The internet can make our lives richer, simpler and easier, and it’s getting easier to access anytime and anywhere with the advent of smartphones and tablets. What’s alarming, though, is that children are getting online at a very young age, exposing themselves to the vagaries of a world that can be delightful at best, and immensely scary at its worst. With the month of February celebrating Safer Internet, learn how to protect your child in a digital age:
1. Public vs Private
It’s imperative that you draw your child’s attention to the distinction between what’s alright to share publicly, and what remains private. They need to understand that they have no control over what they share online, since all it takes is a few clicks for something to be accessible to total strangers. Even when they think they’re sending messages and images to others privately, those items can be viewed by almost anyone, who can take a screenshot or photo of them and share endlessly. It doesn’t help that phones can be lost, passwords stolen, and accounts hacked. It really is better to be safe than sorry.
2. Being Respectful
Social media networks are intense places to be, giving people the power to judge your appearance, personality, lifestyle and choices. But their comments often say more about them than the object of their criticism or praise. Encourage your children to be respectful when commenting on others, with a reminder to say nothing if they can’t say something nice. Conversely, alert them to the fact that if they come across something disturbing, they ought to tell you instead of reacting to it with a ‘Like’, or a comment. They also need to think twice before putting their friends or family in a compromising position by sharing information or an image that will make someone look bad.

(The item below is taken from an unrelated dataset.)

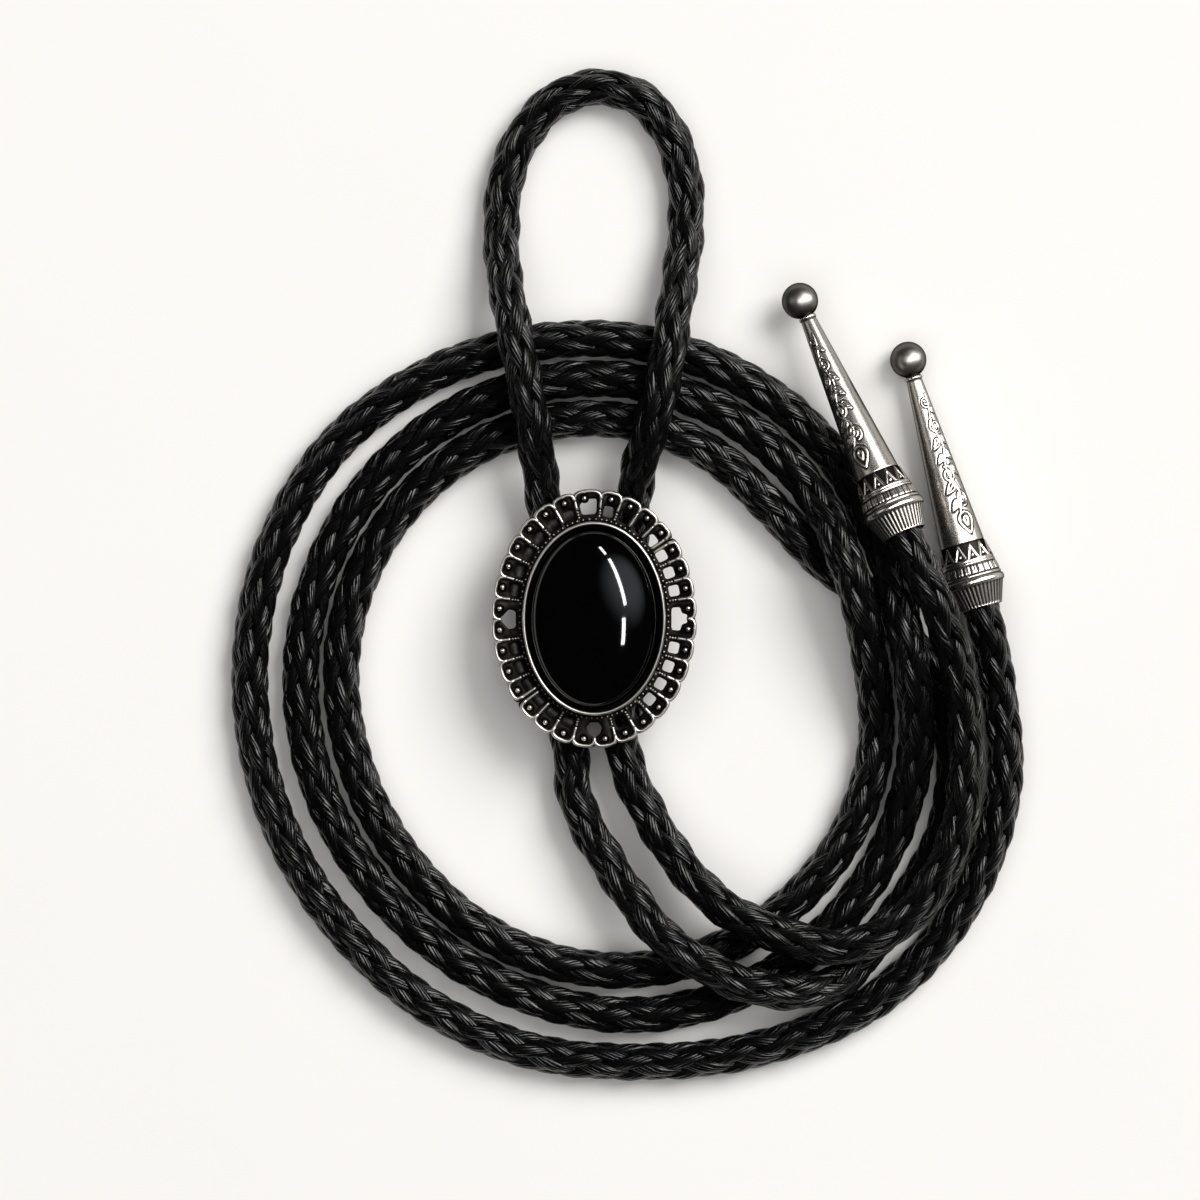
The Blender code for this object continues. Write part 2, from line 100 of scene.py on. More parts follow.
# The coil of the left tail: its middle, and the radius of each turn in millimetres at each angle in degrees
COIL_MIDDLE = (-1.3, -11.4)
COIL_COLUMNS = ("angle", "first_turn", "second_turn", "third_turn")
COIL_ROWS = (
    (45, 37.5, 43.3, 48.9),
    (75, 39.4, 45.1, 50.6),
    (105, 39.0, 44.5, 50.5),
    (135, 37.0, 42.5, 50.0),
    (165, 34.9, 40.5, 47.7),
    (195, 33.4, 39.3, 46.4),
    (225, 33.8, 39.4, 46.8),
    (255, 36.2, 41.8, 49.3),
    (285, 38.9, 45.4, 52.2),
    (315, 40.6, 47.0, 58.7),
    (345, 41.5, 47.1, 60.6),
    (375, 40.2, 45.6, 57.6),
)
COIL = [dict(zip(COIL_COLUMNS, row)) for row in COIL_ROWS]
COIL_STEP = 18
COIL_END = 2 * 360 + 333
CREST_ANGLES = (360 + 23, 720 + 9)
CREST_HALF_WIDTH = 32
CREST_HEIGHT = 6.6

# Braid: ten flat laces, five winding each way, each going over one and under one
BRAID_LEAD = 36.5 * MM         # length of one full turn of a lace
LACES_EACH_WAY = 5
LACE_MIDDLE = 2.46 * MM        # a lace's crown half way between over and under
LACE_SWING = 0.3 * MM          # how far it rises to the outside and dives below
LACE_ROUNDING = 0.6 * MM       # how far its edges are below its crown
LACE_DEPTH = 0.85 * MM
LACE_FILL = 0.97               # share of the spacing that a lace is wide
LACE_ACROSS = (-1.0, -0.68, -0.33, 0.0, 0.33, 0.68, 1.0)
LACE_CREASE = (0.0, 0.0, 0.06, 0.0, 0.06, 0.0, 0.0)      # two creases make each lace three strands, in mm
LACE_BACK = (0.55, -0.55)
LACE_SHARPNESS = 2.4           # power of the fall from its crown to its edges
LACE_LUMP = 0.09 * MM          # how much its crowns differ in height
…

3. That’s TMI (Too Much Information)
As kids struggle with the growing need to define their identity, they may sometimes be tempted to boast, shock or provoke in a bid for attention. Teach them about self-control. Certain things should only be shared offline, such as jokes that might be offensive, personal milestones, or even information about family and other private things. They should be wary of giving out details about their location, schedule, family travel plans and, yes, even their pet’s name, all of which can be misused by hackers.
4. Providing Permission
Check all privacy settings on your child’s email and social media accounts before they start using them regularly. You could gently and openly request that they share their passwords with you, which is better than snooping behind their backs. Also make sure every device’s parental controls are on so you can monitor what sites they visit.
5. Choose Wisely
Kids may think it’s literally all fun and games when they answer quizzes, play games, and use different social media apps. Urge them to be selective, as every time they sign up they provide access to their account information (with all their photos), contact details, and even location, all of which can be misused by predators online. Choosing friends can be a minefield on social networks, especially when a child may want to come across as popular. Remind them that every time they accept someone as their friend online, they give them a free pass to their private information and photos.
6. Parental Pitfalls
As a parent, you may be terrified of appearing obsolete and ignorant when it comes to fast developing technology, but giving up control will leave your kids vulnerable. Read up as much as you can, educate yourself on parenting websites and discuss pressing matters with other parents and teachers on online forums or offline. Be flexible, yet vigilant about your child’s online behavior, but always remember that you are the parent, so what you say is the last word.
7. Damage Control
Just in case you missed catching it and your child posts something objectionable online, whether it is a comment, post or status update, delete it immediately. There is disturbing evidence to show that certain social media sites never truly delete your information until and unless you delete the entire account. Do whatever you can to minimize the impact of their post. If someone else makes nasty or inappropriate comments about your child, advise them not to get annoyed or angry and retaliate. Instead, they should report it to you. Delete the comment (take a screenshot first), block the person, and report the incident to the website owner or service provider. If you find your child becoming the victim of cyber bullying, you can reach out to support agencies such as Stop Bullying, which is a federal government website managed by the US Department of Health & Human Services.
With these tips in mind, you can help your child become an alert and intelligent internet user.